Request:
Give back the exact lines spanning from the line with "for name, shape" to the line with "obj.parent = empty", with both of those lines included and no others.

Supplied data:
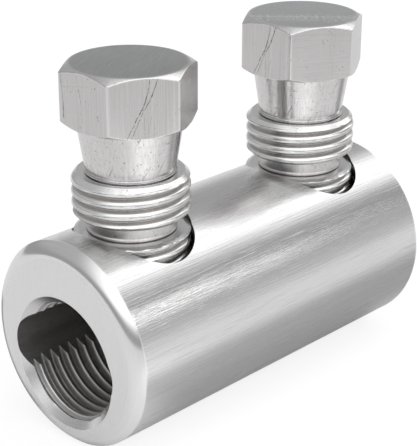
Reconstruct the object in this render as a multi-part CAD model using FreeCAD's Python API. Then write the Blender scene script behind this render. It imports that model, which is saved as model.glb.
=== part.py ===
"""Shear bolt connector: a round barrel that holds two cable ends, each clamped by one shear bolt.

Frame: the barrel lies along X with its middle at X = 0 and its lowest line on Z = 0.
The bolts stand up along Z. Every length is in millimetres.
"""
import FreeCAD, Part
import math
import os

from FreeCAD import Vector

# Barrel
barrel_diameter = 18.0
barrel_length = 37.5
end_chamfer_radial = 0.93
end_chamfer_length = 0.85

# Conductor bores, one blind bore from each end, below the barrel's axis
bore_diameter = 10.0
bore_drop = 1.5
stop_wall = 2.5              # solid wall between the two bores
entry_chamfer = 0.85

# Flat relief through each bore, wide enough for a bolt to come down past the bore's middle
relief_width = 12.0
relief_height = 5.7
relief_rise = 0.3            # its middle lies this far above the bore's axis

# Tapped holes
bolt_setback = 8.0           # from each end face to the nearer bolt
thread_clearance = 0.07      # radial, between the thread's crests and the hole
mouth_radius = 4.3           # round pocket that opens each hole's mouth towards the barrel's sides
mouth_offset = 1.35          # from the bolt's axis to that pocket's
mouth_floor = 5.6            # above the barrel's axis

# Bolt thread
thread_diameter = 9.96
thread_pitch = 1.0
thread_crest = 0.46          # flat left on top of each ridge
flank_angle = 30.0           # degrees from square to the bolt's axis

# Bolt shank, from the tip up
tip_above_bore = 0.7         # height of the tip above the bore's roof before tightening
tip_chamfer = 0.5
lower_thread_length = 4.3
upper_thread_length = 3.6
block_bevel_radial = 0.46
block_bevel_drop = 0.27
block_foot_chamfer = 0.3
shear_groove_width = 0.15
shear_groove_radius = 3.2
lower_neck_radius = 3.74
lower_neck_length = 1.3
upper_neck_foot_radius = 3.8
upper_neck_top_radius = 4.45
upper_neck_length = 4.1

# Bolt head
head_across_flats = 10.0
head_height = 4.95
head_top_radius = 4.9
head_foot_radius = 5.1
head_chamfer_angle = 30.0    # degrees from the head's flat faces
rear_bolt_turn = -60.0       # degrees the rear bolt is screwed round from the front one

# Worked out from the sizes above
barrel_radius = barrel_diameter / 2
axis_height = barrel_radius
bore_radius = bore_diameter / 2
bore_height = axis_height - bore_drop
relief_height_middle = bore_height + relief_rise
bore_depth = (barrel_length - stop_wall) / 2
thread_radius = thread_diameter / 2
groove_half_mouth = (thread_pitch - thread_crest) / 2
groove_depth = groove_half_mouth / math.tan(math.radians(flank_angle))
hole_radius = thread_radius + thread_clearance
bolt_station = barrel_length / 2 - bolt_setback
tip_height = bore_height + bore_radius + tip_above_bore
past_face = 1.0              # how far cutting tools reach past a face

UP = Vector(0, 0, 1)
ALONG = Vector(1, 0, 0)


def revolved(points, axis):
    """Solid made by turning a closed outline once about an axis through the origin."""
    outline = Part.makePolygon(points + [points[0]])
    return Part.Face(outline).revolve(Vector(0, 0, 0), axis, 360)


def barrel_blank():
    """Round bar with chamfered ends."""
    end = barrel_length / 2
    face_radius = barrel_radius - end_chamfer_radial
    shoulder = end - end_chamfer_length
    # Drawn below the axis, so that the seam lies underneath and no hole's rim crosses it
    blank = revolved(
        [
            Vector(-end, 0, 0),
            Vector(-end, 0, -face_radius),
            Vector(-shoulder, 0, -barrel_radius),
            Vector(shoulder, 0, -barrel_radius),
            Vector(end, 0, -face_radius),
            Vector(end, 0, 0),
        ],
        ALONG,
    )
    blank.translate(Vector(0, 0, axis_height))
    return blank


def bore_cutter(side):
    """Blind bore with its entry chamfer and its flat relief, cut from the end at side * X."""
    face = side * barrel_length / 2
    inward = Vector(-side, 0, 0)
    mouth = Vector(face, 0, bore_height)
    bore = Part.makeCylinder(bore_radius, bore_depth, mouth, inward)
    chamfer = Part.makeCone(
        bore_radius + entry_chamfer + past_face,
        bore_radius,
        entry_chamfer + past_face,
        mouth - inward * past_face,
        inward,
    )
    return bore.fuse([chamfer, relief_cutter(side)])


def relief_cutter(side):
    """Flat slot with round sides that runs the whole depth of one bore."""
    half_height = relief_height / 2
    half_flat = relief_width / 2 - half_height
    start = side * (barrel_length / 2 + past_face)
    length = bore_depth + past_face
    inward = Vector(-side, 0, 0)
    low_x = min(start, start - side * length)
    slot = Part.makeBox(
        length,
        2 * half_flat,
        relief_height,
        Vector(low_x, -half_flat, relief_height_middle - half_height),
    )
    rounds = [
        Part.makeCylinder(half_height, length, Vector(start, y, relief_height_middle), inward)
        for y in (-half_flat, half_flat)
    ]
    return slot.fuse(rounds)


def hole_cutters(station):
    """A tapped hole down into the bore, and the pockets on both sides of its mouth."""
    above = barrel_diameter + past_face
    hole_foot = Vector(station, 0, relief_height_middle)
    cutters = [Part.makeCylinder(hole_radius, above - relief_height_middle, hole_foot, UP)]
    floor = axis_height + mouth_floor
    for side in (-1, 1):
        pocket_foot = Vector(station, side * mouth_offset, floor)
        cutters.append(Part.makeCylinder(mouth_radius, above - floor, pocket_foot, UP))
    return cutters


def barrel():
    """The one-piece connector body: a chamfered bar with two tapped holes and two bores."""
    cutters = hole_cutters(-bolt_station) + hole_cutters(bolt_station)
    cutters += [bore_cutter(-1), bore_cutter(1)]
    return barrel_blank().cut(cutters).removeSplitter()


def ridged(foot, top):
    """Outline points, going up, of ridges between two heights, the last one at the top height.

    The ridges are rings at the real pitch, with the real thread's crests and flanks.
    """
    first = top - groove_half_mouth
    count = 1 + int((first - groove_half_mouth - foot) / thread_pitch)
    points = []
    for turn in reversed(range(count)):
        middle = first - turn * thread_pitch
        points += [
            (thread_radius, middle - groove_half_mouth),
            (thread_radius - groove_depth, middle),
            (thread_radius, middle + groove_half_mouth),
        ]
    return points


def shank():
    """Two threaded lengths and two necks, each neck standing on a narrow shear groove."""
    lower_foot = tip_height
    lower_top = lower_foot + lower_thread_length
    lower_neck = lower_top + shear_groove_width
    upper_foot = lower_neck + lower_neck_length
    upper_top = upper_foot + upper_thread_length
    upper_neck = upper_top + shear_groove_width
    neck_top = upper_neck + upper_neck_length
    # The hole hides the lower length, so its ridges are left out
    points = [
        (0, lower_foot),
        (thread_radius - tip_chamfer, lower_foot),
        (thread_radius, lower_foot + tip_chamfer),
        (thread_radius, lower_top - block_bevel_drop),
        (thread_radius - block_bevel_radial, lower_top),
        (shear_groove_radius, lower_top),
        (shear_groove_radius, lower_neck),
        (lower_neck_radius, lower_neck),
        (lower_neck_radius, upper_foot),
        (thread_radius - block_foot_chamfer, upper_foot),
        (thread_radius, upper_foot + block_foot_chamfer),
    ]
    points += ridged(upper_foot + block_foot_chamfer, upper_top - block_bevel_drop)
    points += [
        (thread_radius - block_bevel_radial, upper_top),
        (shear_groove_radius, upper_top),
        (shear_groove_radius, upper_neck),
        (upper_neck_foot_radius, upper_neck),
        (upper_neck_top_radius, neck_top),
        (0, neck_top),
    ]
    return revolved([Vector(r, 0, z) for r, z in points], UP), neck_top


def head(foot):
    """Hexagon head, chamfered above and below, with two of its corners on the Y axis."""
    corner = head_across_flats / math.sqrt(3)
    rise = math.tan(math.radians(head_chamfer_angle))
    turns = [math.radians(30 + 60 * k) for k in range(7)]
    hexagon = Part.makePolygon([Vector(corner * math.cos(a), corner * math.sin(a), foot) for a in turns])
    prism = Part.Face(hexagon).extrude(UP * head_height)
    top = foot + head_height
    envelope = revolved(
        [
            Vector(0, 0, foot),
            Vector(head_foot_radius, 0, foot),
            Vector(corner, 0, foot + (corner - head_foot_radius) * rise),
            Vector(corner, 0, top - (corner - head_top_radius) * rise),
            Vector(head_top_radius, 0, top),
            Vector(0, 0, top),
        ],
        UP,
    )
    return prism.common(envelope)


def shear_bolt(station, turn):
    """One turned bolt, standing over its bore before it is tightened."""
    stem, neck_top = shank()
    bolt = stem.fuse(head(neck_top)).removeSplitter()
    bolt.rotate(Vector(0, 0, 0), UP, turn)
    bolt.translate(Vector(station, 0, 0))
    return bolt


def main():
    nodes = {
        "barrel": barrel(),
        "front_shear_bolt": shear_bolt(-bolt_station, 0),
        "rear_shear_bolt": shear_bolt(bolt_station, rear_bolt_turn),
    }
    os.makedirs("parts", exist_ok=True)
    for name, shape in nodes.items():
        solid = shape.Solids[0]
        solid.exportStep("parts/" + name + ".step")
        print(name, "solids", len(shape.Solids), "valid", solid.isValid(), "volume", round(solid.Volume, 1))


main()
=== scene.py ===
"""Looks of a shear bolt connector: a bright tinned barrel and the two bolts that stand in it.

Shapes are worked out in millimetres in the part's own frame and put into their meshes in metres.
The barrel lies along X on the floor, with its front end at -X, and the bolts stand up along Z.
Where each piece stands, and the overall sizes, come from the boxes of the CAD nodes.
"""

import math

import bmesh
import bpy
import numpy as np
from mathutils import Matrix, Vector


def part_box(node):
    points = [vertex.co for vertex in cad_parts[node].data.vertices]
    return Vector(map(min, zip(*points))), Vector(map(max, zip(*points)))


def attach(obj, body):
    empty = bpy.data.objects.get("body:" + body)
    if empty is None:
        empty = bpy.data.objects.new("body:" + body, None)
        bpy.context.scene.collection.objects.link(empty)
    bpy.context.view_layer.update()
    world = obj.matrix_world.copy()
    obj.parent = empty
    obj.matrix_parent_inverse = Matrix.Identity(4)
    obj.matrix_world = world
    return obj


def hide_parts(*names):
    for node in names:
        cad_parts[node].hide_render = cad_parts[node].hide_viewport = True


MM = 0.001
FULL_TURN = 2 * math.pi
MERGE_GAP = 0.002                # millimetres within which vertices are one
OFF_SURFACE = 0.02               # how far off its own surface a face's middle may lie
PAST_FACE = 1.0                  # how far a cutter reaches past an end face
BARREL_SMOOTH = 28               # degrees; an edge that turns by more stays sharp
BOLT_SMOOTH = 29

# Barrel, in millimetres
END_ROUND_START = 1.6            # from the skin inwards to where the end's round begins
END_ROUND_TILT = 54.0            # degrees that the round has turned through where it meets the skin
END_ROUND_STEPS = 15
BARREL_SEGMENTS = 288

# Conductor bore
BORE_AXIS_DROP = 1.5             # below the barrel's axis
BORE_DEPTH = 17.5
BORE_CREST_RADIUS = 5.0
BORE_ROOT_RADIUS = 5.5
BORE_ROOT_HALF = 0.085           # half of a root's flat, as a share of the pitch
BORE_FLANK = 0.30                # each flank's width, as a share of the pitch
BORE_THREAD_START = 0.95         # from the face to the first root, beside the relief
BORE_THREAD_ANGLE = -18.5        # degrees from +Y at which that root lies
BORE_CUT_IN = 1.1                # depth at which the thread reaches its full depth
BORE_FIRST_CUT = 0.4             # and the share of it that it has at the face
BORE_SEGMENTS = 144
BORE_ROWS = 18                   # rows of faces in one pitch
ENTRY_RADIUS = 5.84
ENTRY_SLOPE = 1.25               # how much the entry chamfer narrows for each millimetre of depth
ENTRY_LEAN = 0.35                # how much more it does so at the bore's foot, and less at its roof
RELIEF_WIDTH = 12.0
RELIEF_HEIGHT = 5.7
RELIEF_RISE = 0.3
RELIEF_STEPS = 48                # points on each round side

# Tapped hole, whose mouth two round pockets open towards the barrel's sides
HOLE_RADIUS = 5.02
MOUTH_RADIUS = 4.3
MOUTH_OFFSET = 1.35
FAR_MOUTH_OFFSET = 1.0           # on the +Y side
MOUTH_FLOOR = 14.6               # height over the floor
MOUTH_ROUND = 0.07
MOUTH_FLARE = (0.4, 0.25)        # how far the cutter widens above the skin: outwards, upwards
MOUTH_BREAK = 0.02               # how far under the skin it starts to widen
HOLE_FLOOR = 7.8                 # the hole opens into the bore above this height
HOLE_SEGMENTS = 192

# Bolt, heights from its tip
THREAD_PITCH = 1.0
CREST_RADIUS = 4.98
CREST_HALF = 0.27                # half the width of the domed crest
CREST_DROP = 0.13                # how much lower the dome is at its sides
FLANK_SLOPE = 1.73               # depth gained for each millimetre along the bolt
ROOT_HALF = 0.07                 # half the width of the round root
SEAM_DEPTH = 0.03                # rolling seam along the middle of the crest
SEAM_WIDTH = 0.040
RUN_OUT = 0.45                   # length over which the groove fades below each block's top
THREAD_START = 21.55             # height of a crest on +X of the front bolt, over the floor
LOWER_LENGTH = 4.3
UPPER_LENGTH = 3.6
SHEAR_GROOVE = 0.15
SHEAR_GAP = 0.08                 # what the neck's lip leaves open of it
SHEAR_RADIUS = 3.55
TIP_CHAMFER = 0.4
FOOT_CHAMFER = 0.3
BEVEL_RADIAL = 0.46
LOWER_BEVEL_DROP = 0.18
UPPER_BEVEL_DROP = 0.40
LOWER_NECK_RADIUS = 3.74
LOWER_NECK_LENGTH = 1.3
NECK_FOOT_RADIUS = 3.8
NECK_TOP_RADIUS = 4.42
NECK_LENGTH = 4.1
LIP = 0.09                       # how far the foot of each neck flares out
LIP_EDGE = 0.07                  # height of the lip's straight edge over the groove's top
LIP_HEIGHT = 0.16                # height at which the neck has its own radius again
NECK_ROUND = 0.05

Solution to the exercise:
    for name, shape in nodes.items():
        solid = shape.Solids[0]
        solid.exportStep("parts/" + name + ".step")
        print(name, "solids", len(shape.Solids), "valid", solid.isValid(), "volume", round(solid.Volume, 1))


main()
=== scene.py ===
"""Looks of a shear bolt connector: a bright tinned barrel and the two bolts that stand in it.

Shapes are worked out in millimetres in the part's own frame and put into their meshes in metres.
The barrel lies along X on the floor, with its front end at -X, and the bolts stand up along Z.
Where each piece stands, and the overall sizes, come from the boxes of the CAD nodes.
"""

import math

import bmesh
import bpy
import numpy as np
from mathutils import Matrix, Vector


def part_box(node):
    points = [vertex.co for vertex in cad_parts[node].data.vertices]
    return Vector(map(min, zip(*points))), Vector(map(max, zip(*points)))


def attach(obj, body):
    empty = bpy.data.objects.get("body:" + body)
    if empty is None:
        empty = bpy.data.objects.new("body:" + body, None)
        bpy.context.scene.collection.objects.link(empty)
    bpy.context.view_layer.update()
    world = obj.matrix_world.copy()
    obj.parent = empty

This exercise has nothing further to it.